The cancellation of a study tour to Myanmar is a concerning sign of the country’s political climate.
By THOMAS KEAN | FRONTIER
“I am writing with an urgent and disappointing update on the Myanmar study tour leg…” the email began.
This can’t be good, I thought.
It was Saturday September 1 and I was due to fly out the next day for Washington to participate in the Senior Journalists Seminar, a three-week immersive programme run by the East-West Center for journalists from the United States, Asia, the Middle East and North Africa.
The trip was supposed to start in the US, from where we would visit Myanmar and Tunisia, and learn about religion’s role in the public sphere, particularly as it concerns US relations with Muslim majority regions.
Only now, we wouldn’t be visiting Myanmar.
The Ministry of Foreign Affairs had written to the East-West Center, an education and research institute based in Hawaii that is part-funded by the US government, to advise that it was “not a convenient time” for our group of 13 foreign journalists to visit.
Unable to secure a guarantee that those in the group with visas – some hadn’t even been able to get one – would be allowed into the country, the East-West Center was left with little choice but to cancel.
The response from Myanmar shouldn’t have been particularly surprising. It was UN General Assembly season, and the country was coming under intense pressure over alleged atrocities in Rakhine State and the flight of more than 700,000 Muslim Rohingya to Bangladesh.
The MOFA message arrived on August 28 – one day after the United Nations Fact-Finding Mission presented its final report and concluded there was enough evidence for Myanmar’s military leaders to be prosecuted for genocide.
So Myanmar’s foreign ministry had done its usual trick of battening down the hatches.
Which, I would argue, was precisely the wrong thing to do.
The Myanmar government – and many Myanmar people – often complains that international criticism of the country is based on a lack of knowledge and understanding.
As State Counsellor Daw Aung San Suu Kyi herself had said just a week earlier in Singapore, to comprehend the challenges of Myanmar’s transition one needs to “listen with understanding, listen with empathy”, and put themselves in the place of “the citizens in the streets of our towns, in the villages, in the fields”.
Our agenda for Myanmar – comprising meetings with politicians, religious leaders of all faiths, government officials and journalists – had promised to reveal some of the complexity and nuance that does inevitably get lost when a country’s problems are distilled to 500 words.
Collectively, the 13 journalists participating in the trip could have shared what they learned with millions of readers and viewers.
We were ready to listen, but the government had slammed the door shut.

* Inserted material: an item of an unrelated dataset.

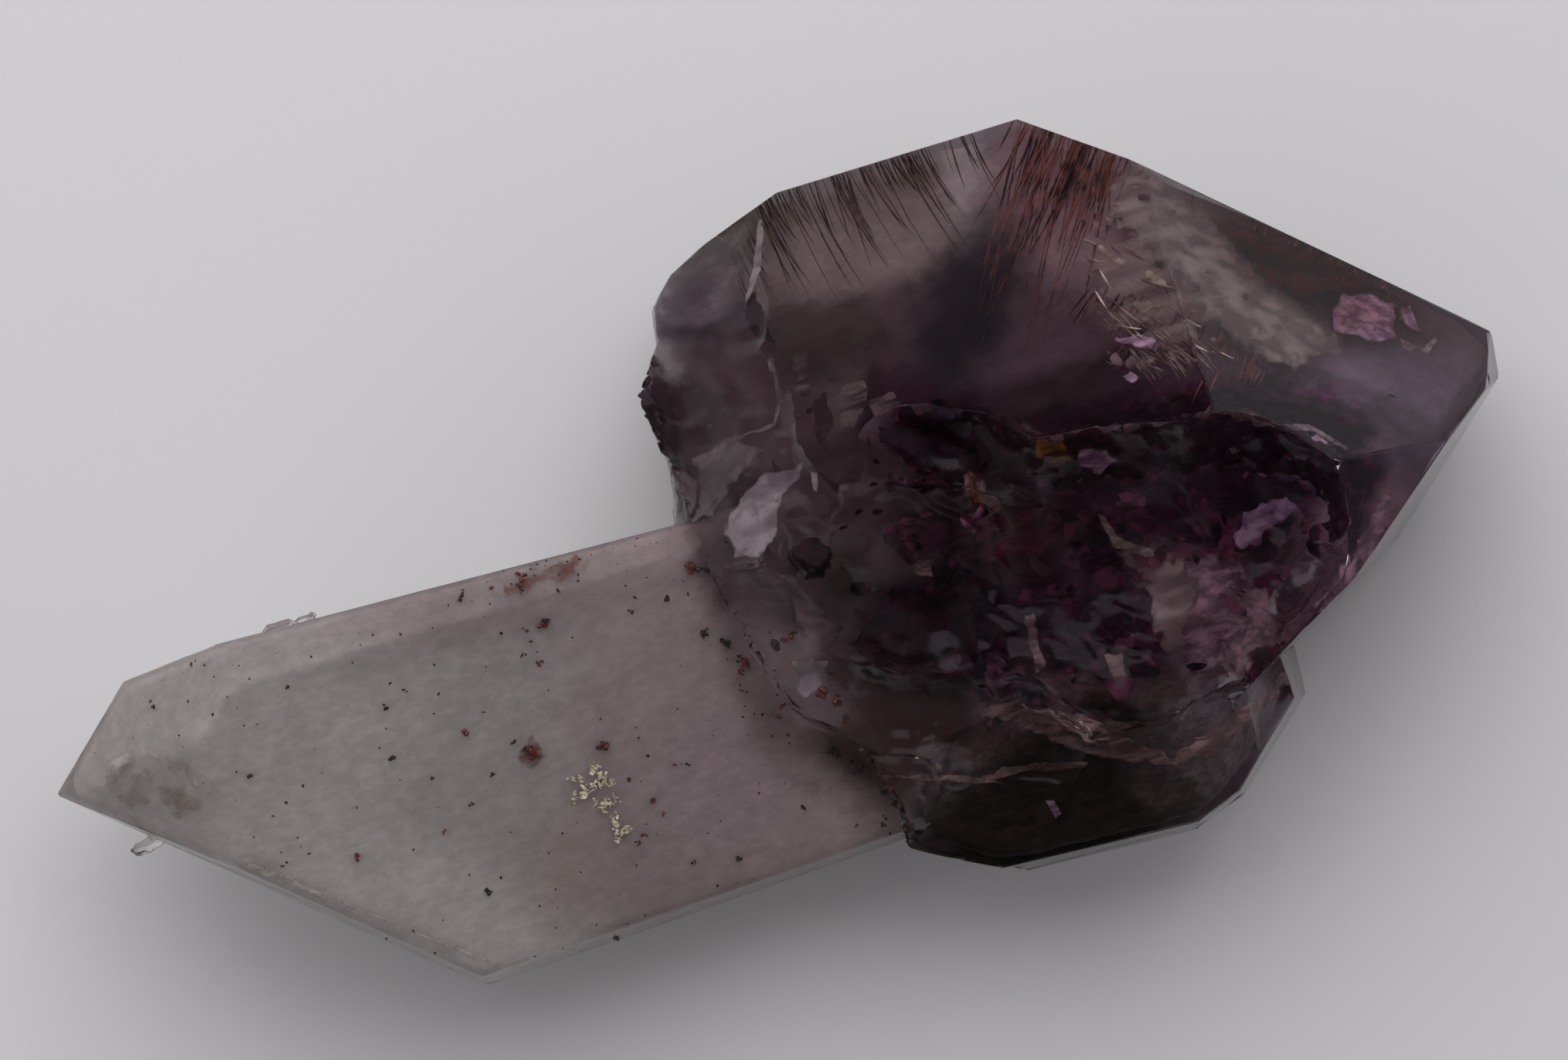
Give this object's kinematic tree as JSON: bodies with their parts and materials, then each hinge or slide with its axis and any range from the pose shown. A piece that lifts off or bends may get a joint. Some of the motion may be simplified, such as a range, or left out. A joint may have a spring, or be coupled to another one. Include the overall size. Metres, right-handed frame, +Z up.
{
  "type": "sceptre amethyst crystal",
  "caption": "Sceptre quartz: a pale pointed stem that carries a larger dark amethyst head with a broken front and a small crystal beside it. It rests on the flat back of its head.",
  "frame": {"origin": "on the surface that the crystal lies on, under the middle of its bounding box", "axes": "+X along the crystals' common c axis from the stem's point to the head's, +Z up"},
  "size_m": [0.0604, 0.0294, 0.0191],
  "materials": {
    "quartz": "clear to milky quartz, grey-lilac in the stem and dark violet in the head"
  },
  "bodies": {
    "root": {"amethyst_sceptre": "quartz"}
  },
  "joints": []
}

And so, eventually, we found ourselves in southern Tunisia travelling through a storm on a bus with no windscreen wipers as lightning lit up the night sky.
The cancellation of the Myanmar leg had thrown our reasonably logical itinerary – right to left, from Washington to Tunis – into disarray.
From Honolulu in Hawaii we backtracked, flying via San Francisco to Istanbul on an overflowing Turkish Airlines flight (the carrier fully lived up to its rating of 2.4 out of 5 stars on Facebook).
After a night in an airport hotel, we flew to Tunis and waited for our domestic connection to Djerba, an island in the south that is home to one of the largest Jewish communities in North Africa.
And then the rains arrived. Our flight cancelled, we eventually found a bus. In the rain – and with no wipers – the six-hour journey ended up being more like 11, including a short ferry crossing close to midnight. About 57 hours and 30 minutes after we got onto a bus for Daniel K Inouye International Airport, we checked in to our hotel in Djerba.
The inconvenience was minor though compared to the frustration of knowing that Myanmar had missed an important opportunity, and that the government appeared to be turning its back on the openness and engagement that had until now been such an important feature of the country’s transition.